Dillinger gets ride from UH

By Dayton Morinaga
Advertiser Staff Writer

Jared Dillinger now has a good reason not to work so many hours at Hollister in the Ala Moana Center anymore.

Dillinger was awarded a scholarship with the University of Hawai'i men's basketball team this week.

"It's huge," said Dillinger, who paid for his own tuition and books last season as a walk-on with the Rainbow Warriors. "I never expected to get it, but the coaches told me ever since last year that I should just keep working hard, so that's what I did."

The 'Bows had 12 out of a maximum 13 scholarships filled after the letter of intent signing period ended on May 17.

"We held (the last scholarship) open during the summer in case there were any transfers," Hawai'i head coach Riley Wallace said. "There weren't any, so we decided to give it to (Dillinger). But it wasn't like a gift. He earned it."

Dillinger, a 6-foot-5 guard/forward, was a redshirt player last season. He practiced with the 'Bows, but did not suit up for any games.

"He did everything we asked of him in practice last year and he held his own against the other guys," Wallace said.
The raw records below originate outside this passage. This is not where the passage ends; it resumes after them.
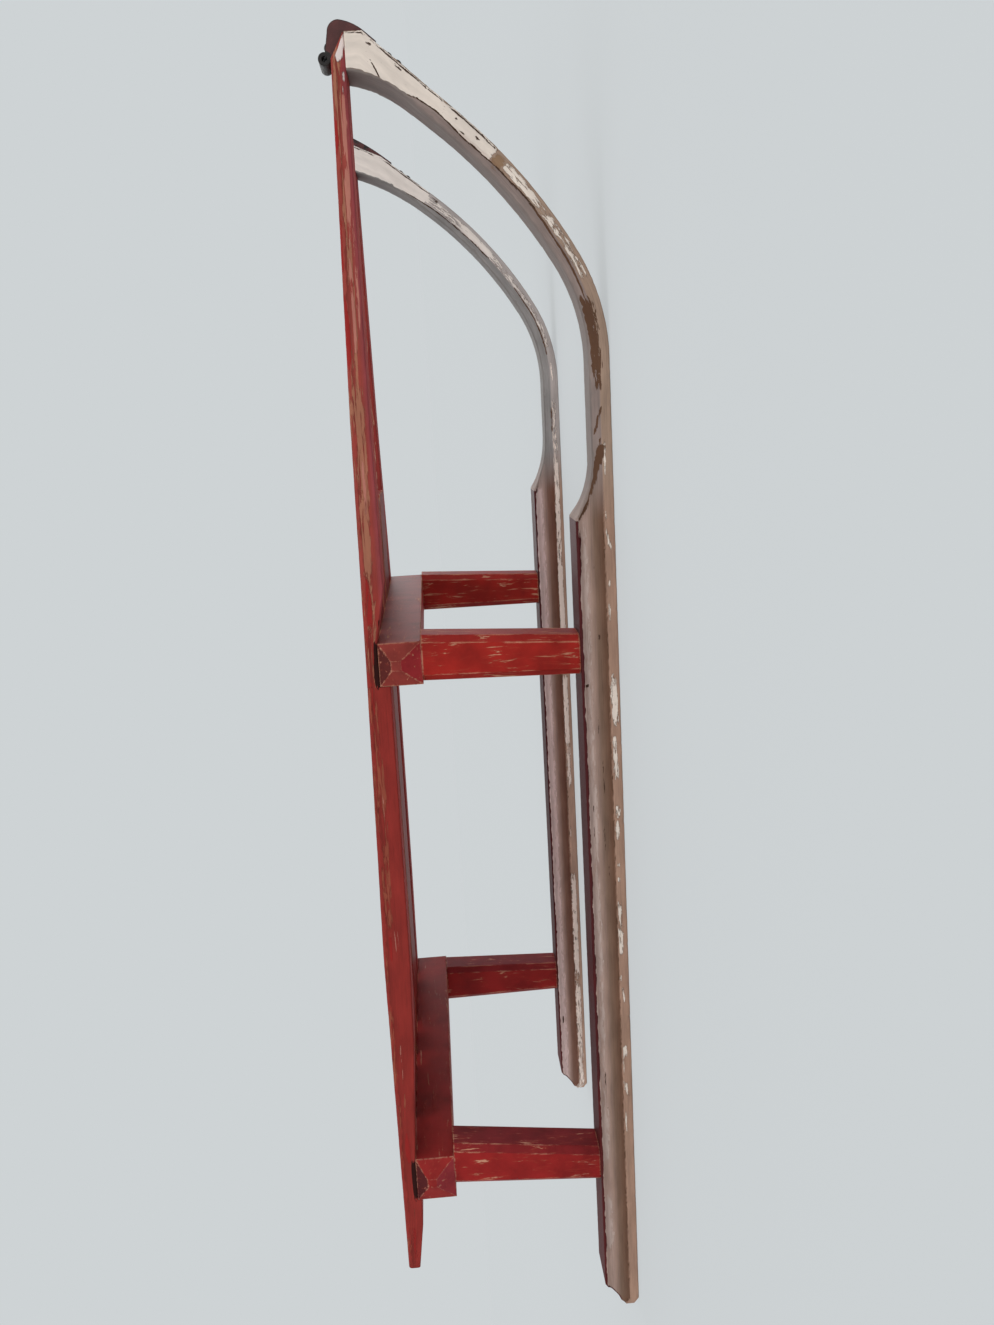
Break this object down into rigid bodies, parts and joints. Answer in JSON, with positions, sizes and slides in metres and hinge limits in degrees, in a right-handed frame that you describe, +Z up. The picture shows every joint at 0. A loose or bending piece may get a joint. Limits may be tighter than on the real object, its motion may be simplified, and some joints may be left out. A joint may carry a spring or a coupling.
{
  "type": "wooden sled",
  "caption": "Low wooden child's sled with coved runners that curve up to the seat rails, two bridges with diamond ends, a slatted seat and iron tip straps.",
  "frame": {"origin": "on the ground below the middle of the sled", "axes": "+X forward to the horn tips, +Y to the sled's left, +Z up"},
  "size_m": [1.102, 0.39, 0.2159],
  "materials": {
    "runner_wood": "worn pinkish paint over bare wood",
    "red_painted_wood": "worn red paint",
    "dark_iron": "dark rusty forged iron"
  },
  "bodies": {
    "root": {"runner_right": "runner_wood", "runner_left": "runner_wood", "side_rail_right": "red_painted_wood", "side_rail_left": "red_painted_wood", "bridge_beam_front": "red_painted_wood", "bridge_beam_rear": "red_painted_wood", "leg_front_right": "red_painted_wood", "leg_front_left": "red_painted_wood", "leg_rear_right": "red_painted_wood", "leg_rear_left": "red_painted_wood", "slat_right": "red_painted_wood", "slat_middle": "red_painted_wood", "slat_left": "red_painted_wood", "tip_iron_right": "dark_iron", "tip_iron_left": "dark_iron"}
  },
  "joints": []
}
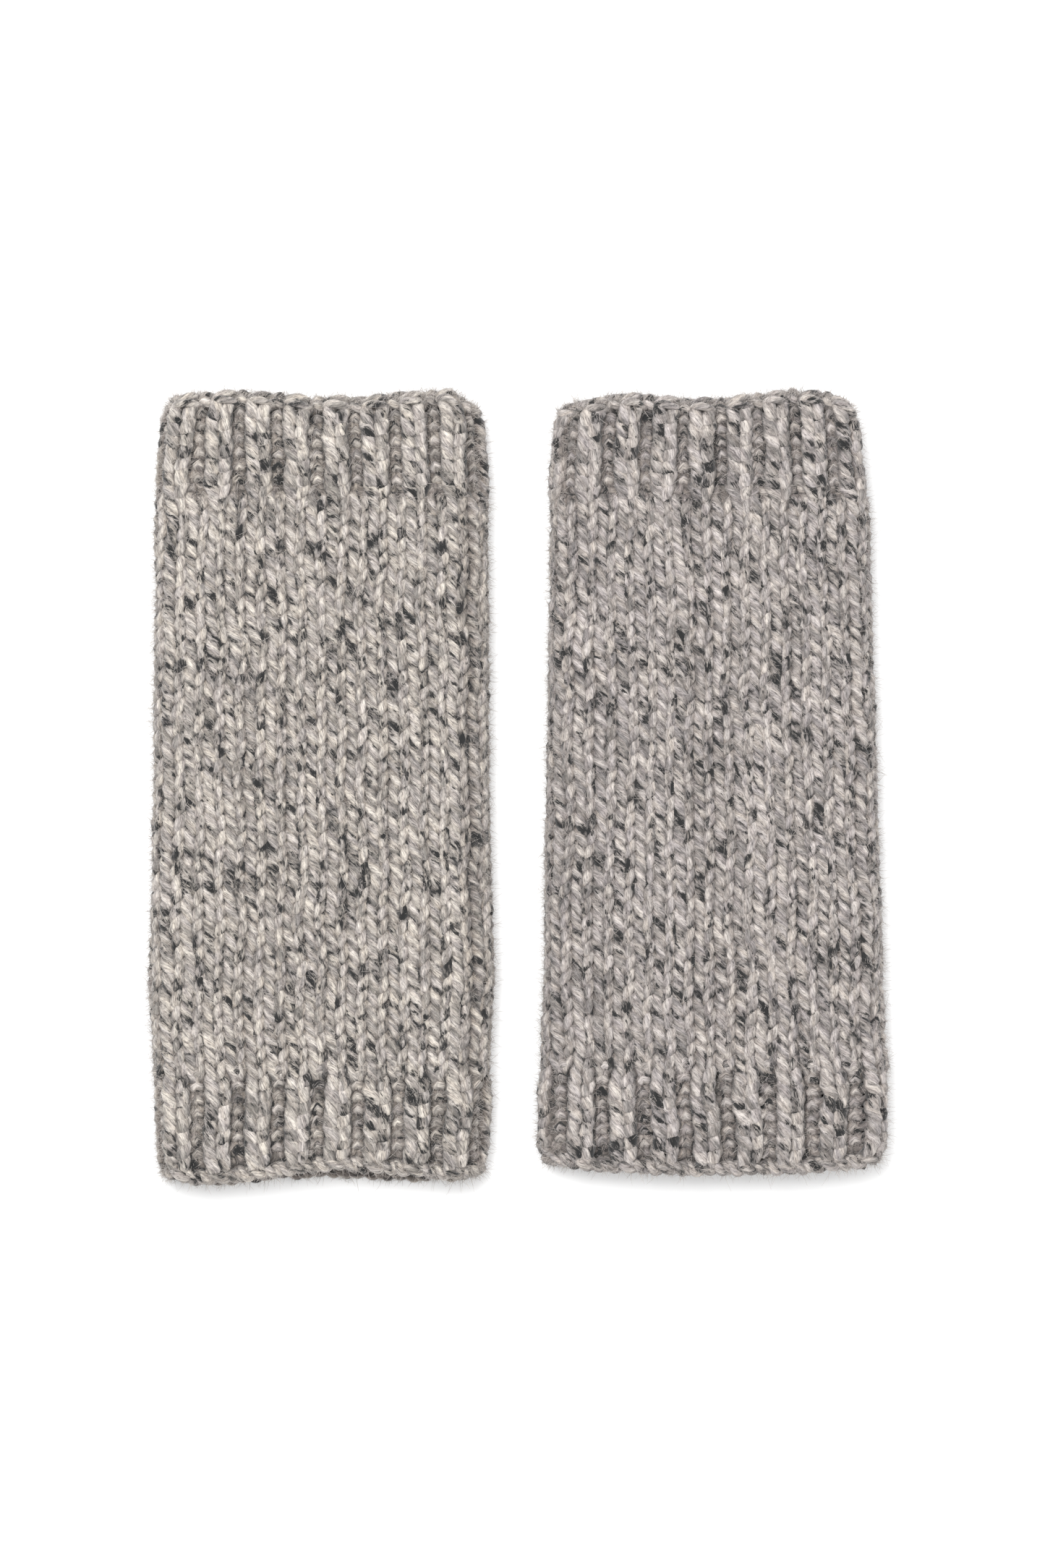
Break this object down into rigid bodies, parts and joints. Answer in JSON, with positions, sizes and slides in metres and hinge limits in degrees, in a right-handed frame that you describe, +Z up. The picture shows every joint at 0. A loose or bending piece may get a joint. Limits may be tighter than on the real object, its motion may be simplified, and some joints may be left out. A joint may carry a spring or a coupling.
{
  "type": "fingerless gloves",
  "caption": "Pair of chunky hand-knitted tweed wool fingerless gloves: open tubes with ribbed cuffs at both ends, lying flat side by side.",
  "frame": {"origin": "on the surface that the pair lies on, under the middle of the pair's outline", "axes": "+X from the left glove to the right one, +Y along both gloves to their finger ends, +Z up, away from the surface"},
  "size_m": [0.2126, 0.224, 0.0156],
  "materials": {
    "tweed_knitting": "matt, fuzzy heathered wool",
    "tweed_ribbing": "matt, fuzzy heathered wool",
    "seam_yarn": "matt wool yarn"
  },
  "bodies": {
    "left_forearm": {"left_cast_on_edge": "tweed_ribbing", "left_arm_rib": "tweed_ribbing", "left_forearm_tube": "tweed_knitting", "left_forearm_seam": "seam_yarn", "left_cast_on_tail": "seam_yarn"},
    "left_hand": {"left_hand_tube": "tweed_knitting", "left_finger_rib": "tweed_ribbing", "left_bind_off_edge": "tweed_ribbing", "left_hand_seam": "seam_yarn", "left_bind_off_tail": "seam_yarn"},
    "right_forearm": {"right_cast_on_edge": "tweed_ribbing", "right_arm_rib": "tweed_ribbing", "right_forearm_tube": "tweed_knitting", "right_forearm_seam": "seam_yarn", "right_cast_on_tail": "seam_yarn"},
    "right_hand": {"right_hand_tube": "tweed_knitting", "right_finger_rib": "tweed_ribbing", "right_bind_off_edge": "tweed_ribbing", "right_hand_seam": "seam_yarn", "right_bind_off_tail": "seam_yarn"}
  },
  "joints": [
    {"name": "left_wrist_bend", "type": "hinge", "parent": "left_forearm", "child": "left_hand", "pos_m": [-0.0566, 0.007, 0.0156], "axis": [1, 0, 0], "range_deg": [0, 45]},
    {"name": "right_glove_slide", "type": "slide", "parent": "left_forearm", "child": "right_forearm", "axis": [1, 0, 0], "range_m": [0, 0.08]},
    {"name": "right_wrist_bend", "type": "hinge", "parent": "right_forearm", "child": "right_hand", "pos_m": [0.0554, 0.0066, 0.0156], "axis": [1, 0, 0], "range_deg": [0, 45]}
  ]
}
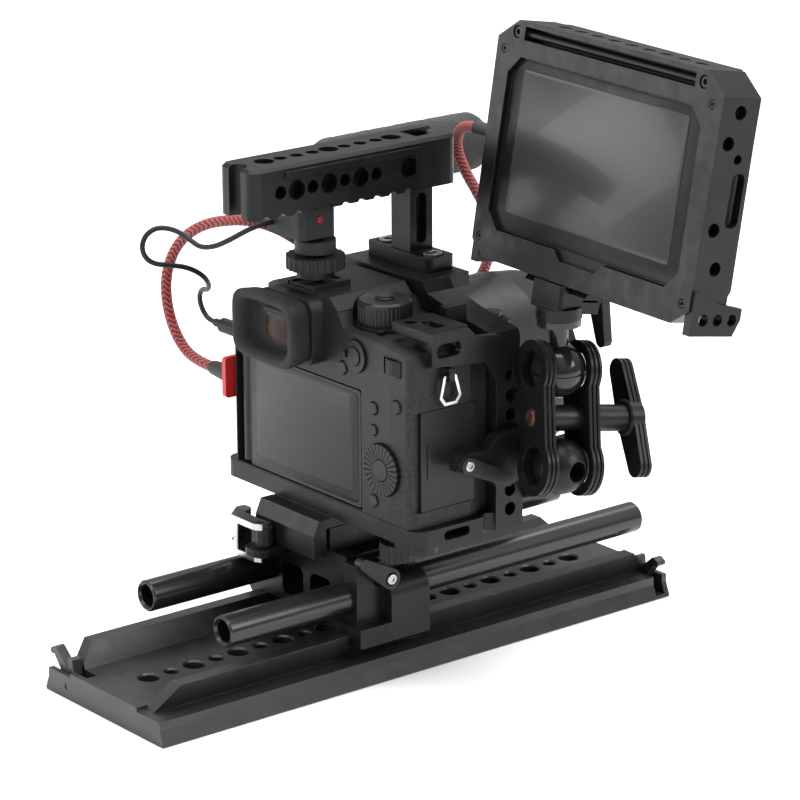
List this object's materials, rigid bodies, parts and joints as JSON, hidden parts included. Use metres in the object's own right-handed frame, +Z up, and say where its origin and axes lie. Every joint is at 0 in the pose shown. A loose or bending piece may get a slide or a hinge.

Dillinger will be a junior this season and will have two seasons of eligibility. He played his first two seasons as a scholarship player at Air Force.

He averaged 2.1 points and 1.3 rebounds per game as a sophomore during the 2004-05 season, but left for personal reasons.

Dillinger played high school basketball at Dakota Ridge High in Littleton, Colo. He is an ethnic mix of Filipino, German and French, and said he has often been mistaken for a "local" since transferring to Hawai'i.

"They all think I'm from here until I start talking," he said.

Dillinger said he and his parents paid around $12,000 for him to attend UH last year.

"That's why the scholarship means so much to me," he said.

To help pay for the expenses, Dillinger worked part-time in sales at Hollister, even during the basketball season. He said he is still working there, but will probably cut back on his hours once basketball practices start in October.

"I still could use the spending money," he said. "But it's nice to have (the scholarship) so I don't have to rely on my parents for so much."

The 13 players on scholarship for the 2006-07 season are returnees Dillinger, Matt Gibson, Bobby Nash, Ahmet Gueye, Matt Lojeski, Dominic Waters, John Wilder and Stephen Verwers, and new recruits Todd Follmer, Todd Lowenthal, Riley Luet-tgerodt, P.J. Owsley and Alex Veit.

Walk-on player Jack Miller is also expected to return.


Ahmet Gueye, the starting center for most of last season, is continuing to rehabilitate his right knee.

Gueye tore the anterior cruciate ligament and the medial collateral ligament in his right knee during a practice in March. He missed the final two games of the 2005-06 season, and the 'Bows lost both games.

"I don't know if he'll be ready to work out anytime soon, but he should be ready to be with us when the season starts," Wallace said.

The 6-7 Gueye averaged 12.2 points and a team-high 7.7 rebounds per game last season. He also led the team with 65 blocked shots and was named to the Western Athletic Conference All-Defensive Team.


Former Hawai'i standout Julian Sensley is expected to get playing time for Germany in the FIBA World Championships, which begins this weekend in Japan. Germany will open the tournament against Japan on Saturday. Sensley was allowed to play for Germany because his mother, Susanne Karsten, has German citizenship.

Wallace said he would like to hire a director of basketball operations by next week. The position became vacant this month when Gabe Watson accepted a position as head basketball coach and athletic director at Life Pacific College (Calif.). The director of basketball operations assists the coaching staff with various administrative duties.